Data scientists and production experts must collaborate  

The central task of data analysis in Industry 4.0 scenarios is to extract decision-relevant information from collected data and present it to the right user at the right time. This involves planning the process of converting data into useful information in a conscientious and well-founded manner and then implementing it. According to Omron, this requires close cooperation between data scientists and specialists in production processes who know the story behind the data.  

The three Vs of big data  

Data scientists are especially familiar with the three Vs of large data sets:  

  1. volume 
  1. variety  
  1. velocity.  

A modern packaging machine can easily generate gigabytes of data per day that can be stored over a long period of time and for inspection machines this can be up to many terabytes per day.  

Storing this amount of data is not a problem, but using it is a challenge. Machines today not only produce data, but the type of data is much broader than it was a few years ago. Not only measured values are stored, but also raw information from sensors and other ‘metadata’. It is not only about maintenance results, but also about associated images. Data can be generated by the machine operator. This includes cycle times and even written and spoken feedback.  

But that’s not all – raw data from sensors is usually read every millisecond and must be treated as streaming data. At the same time, the speed of data analysis is playing an increasingly important role. It is therefore not enough to update dashboards once a day or every hour.  

An operator wants to be informed about potential problems immediately to avoid difficulties and downtime. Ideally, the machine should therefore be notified in real time so that it can automatically correct itself within the same product cycle.  

Data may also be corrupted due to a problem in the sensor or other device, data may be missing or recorded in an outdated manner. Because this can seriously compromise analysis and lead to false conclusions, data scientists must continually check the veracity of the data – a fourth v. 

Data science project approach  

Industrial data science is quite a new discipline. That’s why, there is (still) no generally valid approach that is suitable for every company. Every solution and application require customised data analysis and modelling to achieve the best possible result. However, a standard approach is useful. The CRISP-DM model (cross-industry standard process for data mining), is the most commonly adapted basis. Omron simplified and tailored CRISP-DM into a new approach.  

The four steps of this approach are preparation, analysis and application development, evaluation and maintenance.  

Practical example SMT line 

A data-driven solution does not always have to include fancy machine learning models or artificial intelligence. Sometimes, effective data processing and providing the right information at the right time in the right way can be enough.
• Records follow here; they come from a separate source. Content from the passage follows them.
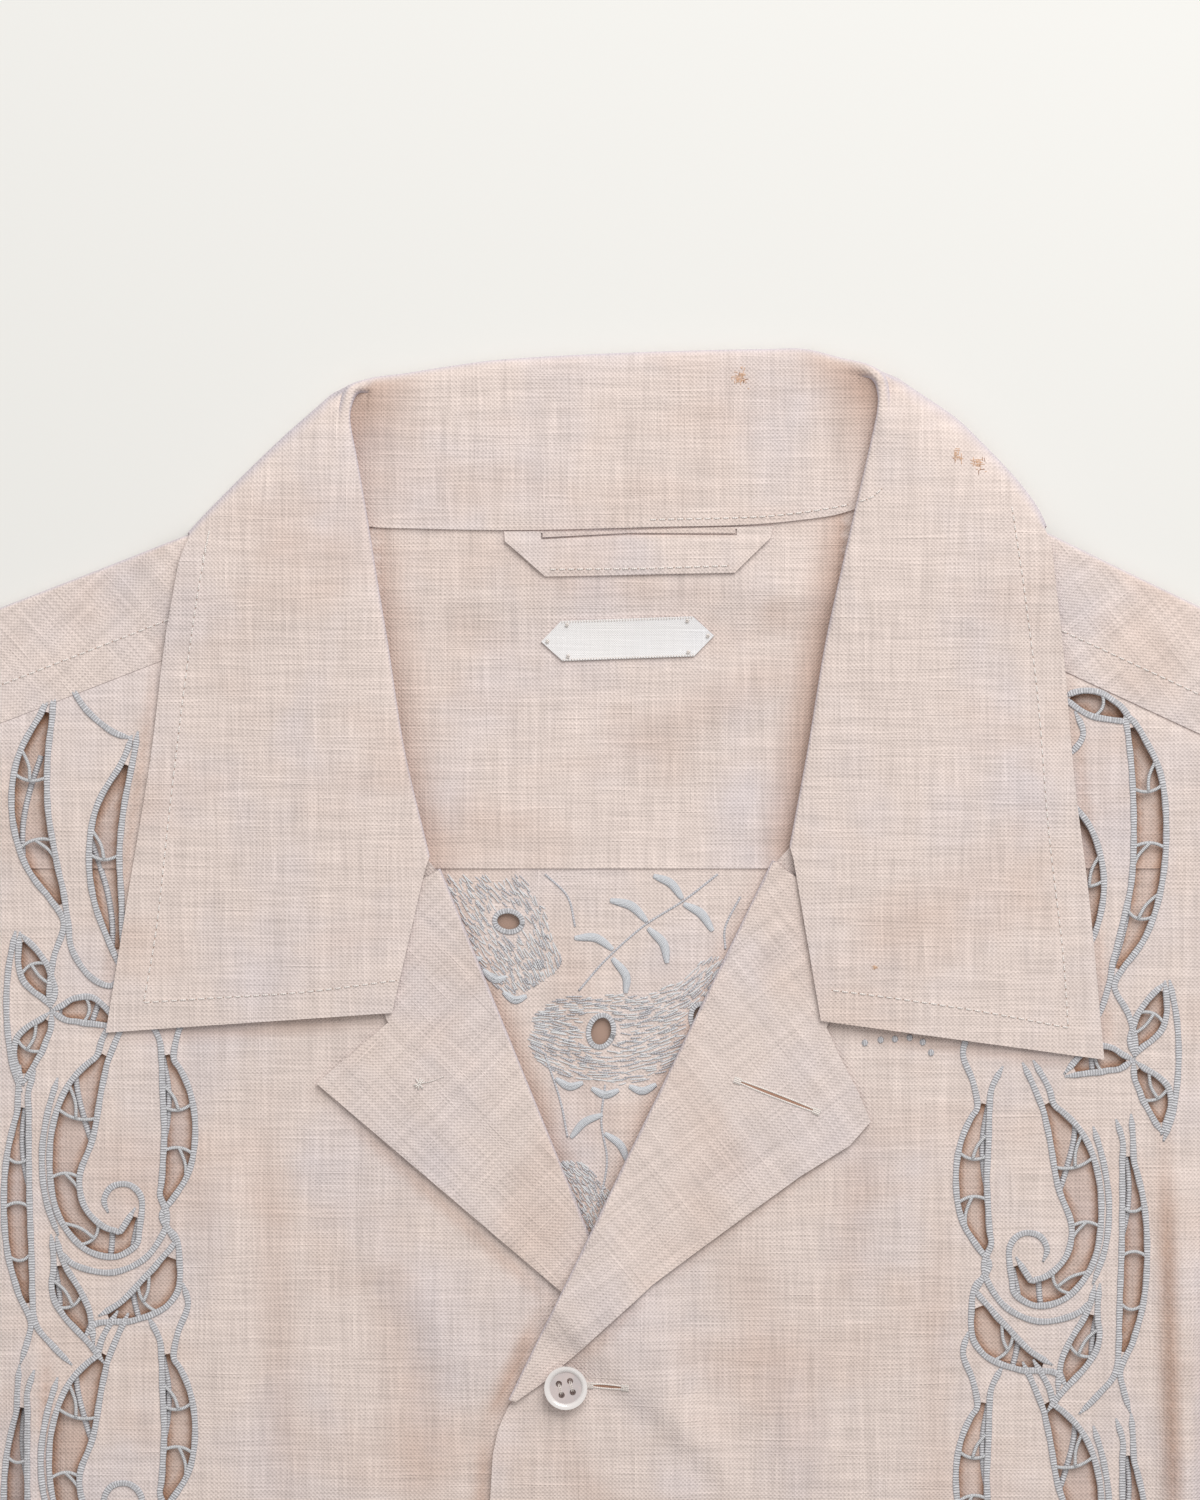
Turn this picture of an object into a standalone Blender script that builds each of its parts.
"""A short-sleeved camp-collar shirt with cutwork borders, lying flat with its front up.

Lengths are in millimetres and become metres when a mesh is made. X runs to the viewer's right, Y from the hem to the
collar and Z up from the surface that the shirt lies on. Left and right in names are the wearer's.
"""
import math
from dataclasses import dataclass

import bmesh
import bpy
from mathutils import Vector
from mathutils.geometry import delaunay_2d_cdt, interpolate_bezier

MM = 0.001
CLOTH = 1.0
COLLAR_CLOTH = 1.2
SEAM = 0.35
SLIVER = 0.002
CLOTH_ROUGHNESS = 0.85

HEM_Y = -367.5
CENTRE_X = -4.0
SIDE_SEAM_AT_HEM = 281.0
BACK_SEAM_Y = 229.5
YOKE_FRONT_DEPTH = 27.0
SHOULDER_FOLD_RADIUS = 1.15
LAPEL_FOLD_RADIUS = 1.05

BACK_LEVEL = 0.5
FRONT_LEVEL = 1.8
SHOULDER_RISE = 1.0
COLLAR_RISE = 1.7
OVERLAP_RISE = 1.5
CROSSING_RISE = 2.3
LEAF_RISE = 2.1
SLEEVE_RISE = 0.8

FALL_LEVEL = 0.6
STAND_LEVEL = 2.5
ROLL_RISE = 1.7
ROLL_DEPTH = 4.0

SLEEVE_RINGS = 10
SLEEVE_ACROSS = 9
SLEEVE_HEAD_SHIFT = 0.6
UNDERARM_SHIFT = 2.2

# The stand lies this far above the front, and the leaf's roll opens this much, more towards the shoulder.
STAND_LIFT = 0.2
LEAF_ROLL_OPEN = 2.0
LEAF_ROLL_GROWTH = 0.9
WRAP_ROLL_OPEN = 2.9
WRAP_ROLL_HALF = 1.4
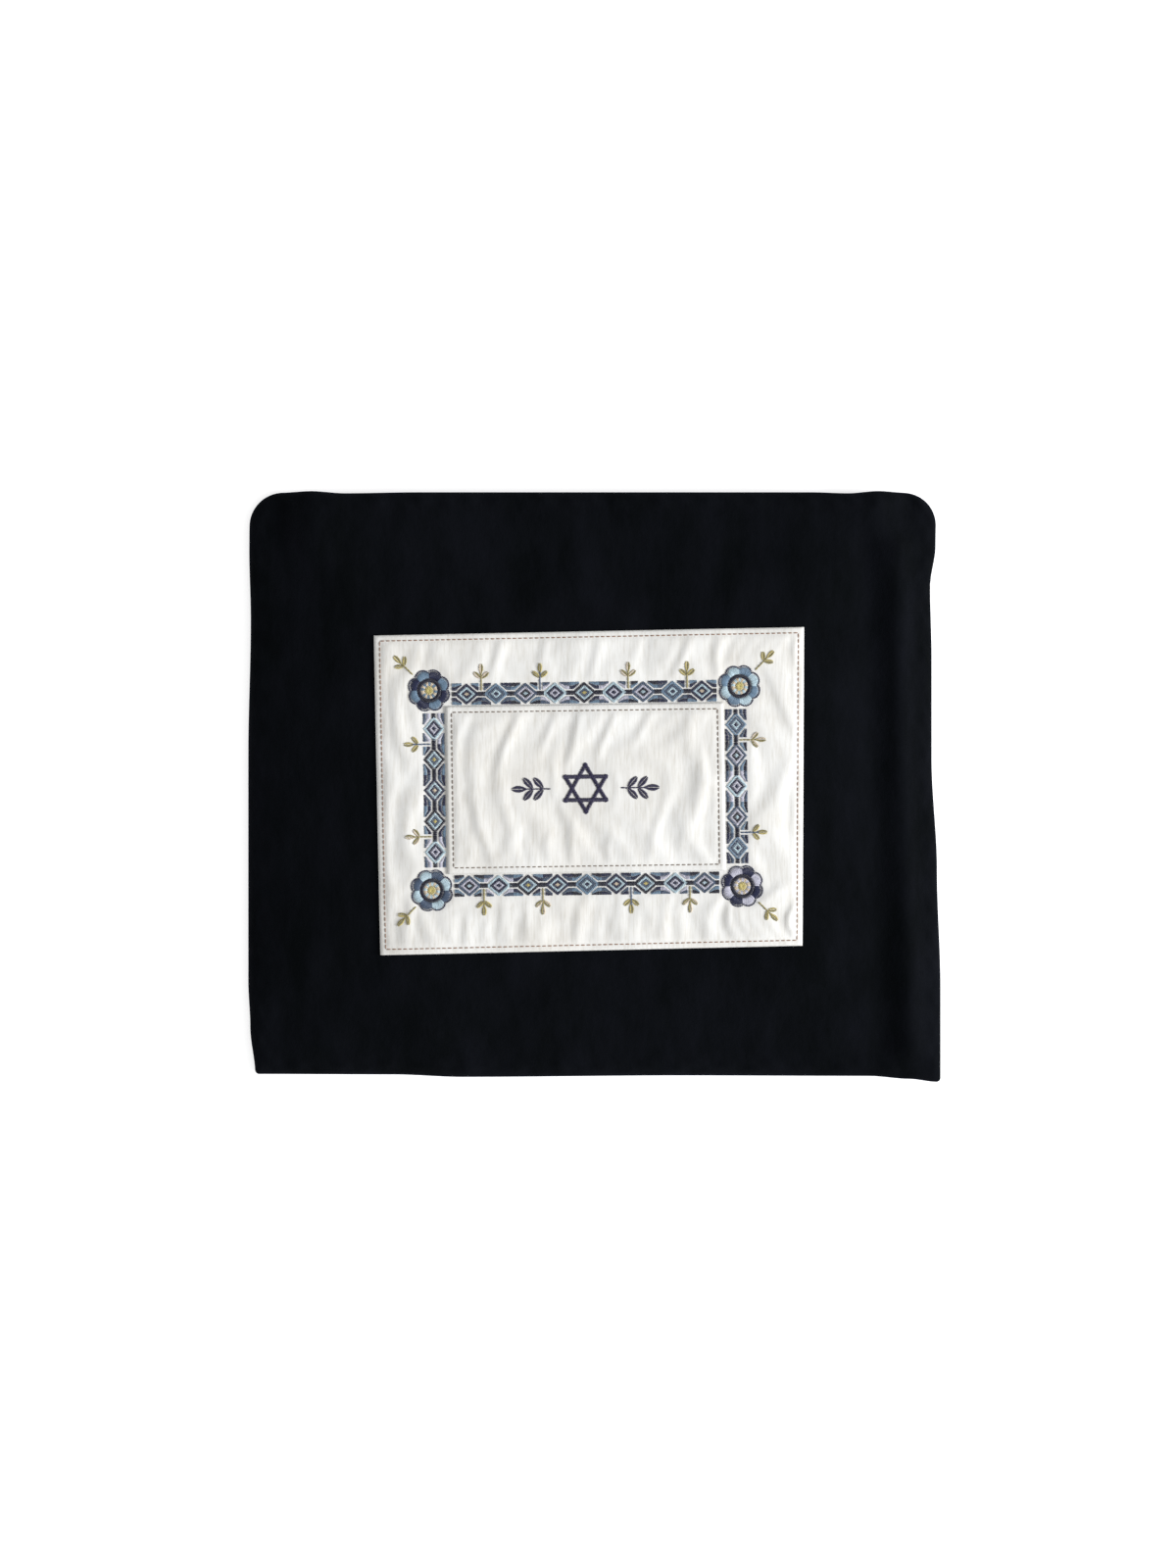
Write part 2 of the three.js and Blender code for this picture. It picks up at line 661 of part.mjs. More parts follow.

An illustrative example of such a data science project can be found in the current white paper Data Science Services by Omron – How to get the full value from your factory floor data, which is available for free download. 

This specific project was carried out at the Omron Manufacturing of the Netherlands factory on surface-mount technology (SMT) lines where electronic components are mounted and soldered onto printed circuit boards (PCBs).  

Transform data into useful information 

Developing the potential of big data in your own production environment is not easy, but it is worth it. It’s not enough just to collect data and build a few graphs – instead, it is important to filter out production-relevant information from the data and present it to the right audience in the right way.  

The key is to transform data into useful information. This must be done in close cooperation between data scientists and experts in the production process. Only then can a solution be developed that is popular, often used and generates long-term value.  

At Omron it is done using these steps:  

Phase 1: Preparation 

The preparation phase is the most important phase. A data science project will never be successful if the goal is unclear. In this first important step, all participants and area experts must first deal with the problem or the specific requirement in order to arrive at a clearly defined project goal. They analyse the machine and/or the production process in detail in order to get an overview of which data is already available and which still needs to be collected. In this process, an initial data set can be collected and analysed as a kind of feasibility study. At the end of the preparation phase, a report is produced that provides insights into the expected generated value and a realistic ROI.  

Phase 2: Analysis and application development 

Next, the data is collected over a longer period of time in order to obtain a representative picture of the machine and process behaviour. Depending on the project objective, a data pipeline contains the following stages: 

  • Data collection: Data is gathered from various sources, from raw sensor data to information from MES systems. 
  • Data pre-processing: The collected data is prepared for the analysis step, transformed, merged and cleaned up. 
  • Data analytics: The developed analysis algorithms and machine learning models are applied. 
  • Application: The results and conclusions of the data analysis are made available. Examples are visualisations, tailored to the situation, target group or as feedback to the machine. 

The necessary machine learning models can be trained and validated together with the other data processing steps. If the validation is successful, an application can be developed based on the described data pipeline, which can be easily implemented and executed.  

Phase 3: Evaluation 

The application is used in the production environment, performance and business results are evaluated. If the performance does not meet expectations, the previous project phases are rerun again. 

Phase 4: Service and maintenance 

Production processes change and machine behaviour is also subject to constant change over time. Reasons for this can be updates or normal wear and tear. A regular revalidation of the solution is necessary to ensure that the solution works realistically and retains its value. The amount of data available is also growing, and often better models can be developed. As a result, existing (machine learning) models need to be reviewed regularly.